In the classroom, teachers like Lizardi continue to prepare their students for the tests that stand between them and a high school diploma. The 20 students in Lizardi’s class, most of them Spanish speakers with Hispanic last names, copied down a quotation which they were asked to apply to two works of literature in a sample Regents essay.

Lizardi outlined the proper structure for a body paragraph of an essay, explaining each element as he went along. The paragraph should start with an analysis of the first work of literature, Lizardi said. Then students should provide some background information about the book they have chosen. Finally they should discuss which dramatic elements are at work in the quotation and how they relate to the first work they have discussed.

Then, Lizardi stepped back to talk about how students can figure out the meaning of the quotation if they cannot understand it.
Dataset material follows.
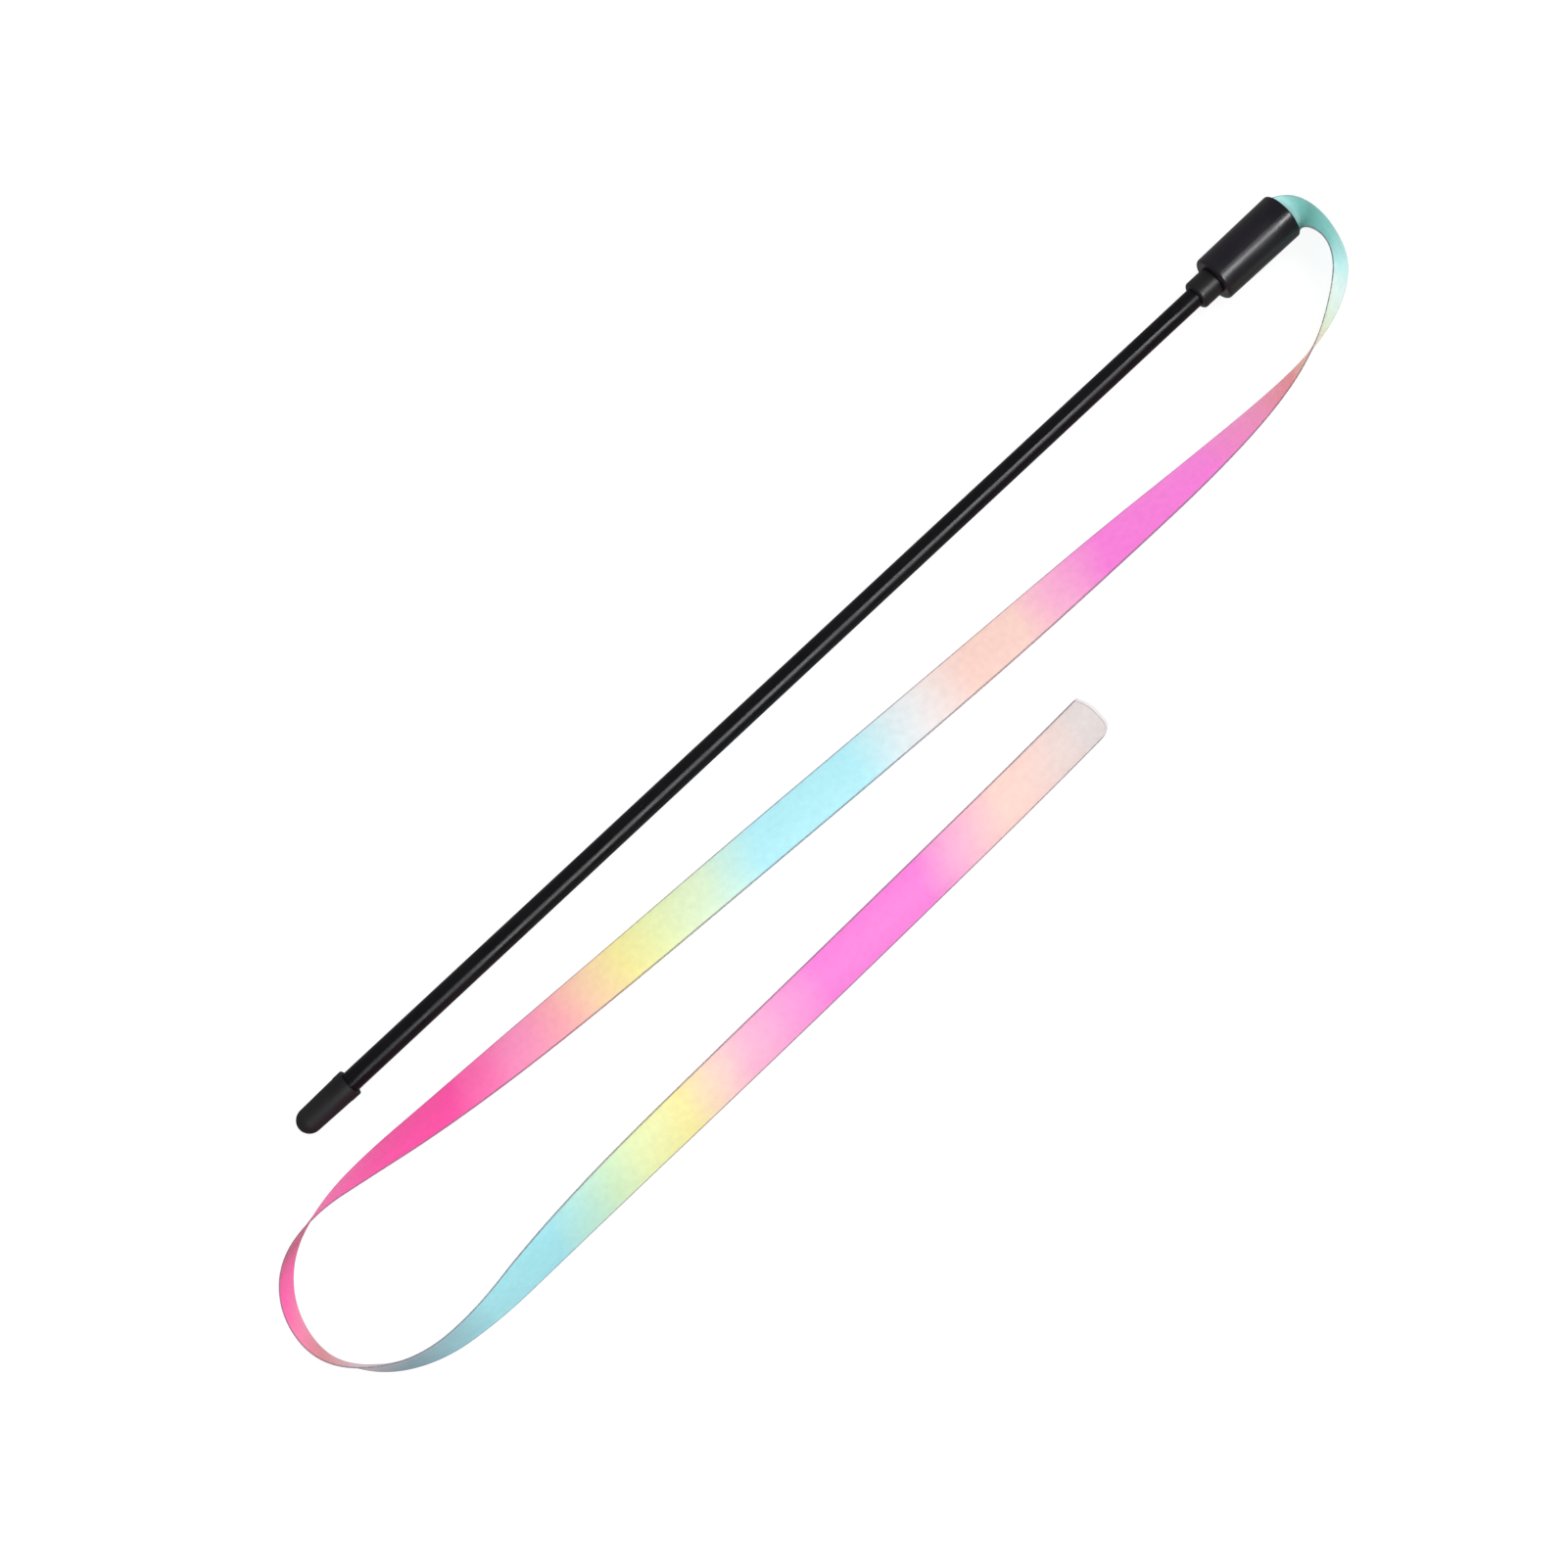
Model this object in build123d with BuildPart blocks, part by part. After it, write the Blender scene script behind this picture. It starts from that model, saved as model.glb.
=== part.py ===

Translate it into your own language, he offered, or break it down word for word to try to hone in on key vocabulary. He cautioned them about the importance of not just running with the dictionary definition. They must be careful of idiomatic expressions that are nonsensical if students were to take them at face value.

“Make sure you read that quotation real nice,” Lizardi encouraged his students. “So that when you start writing you can give me some good stuff.”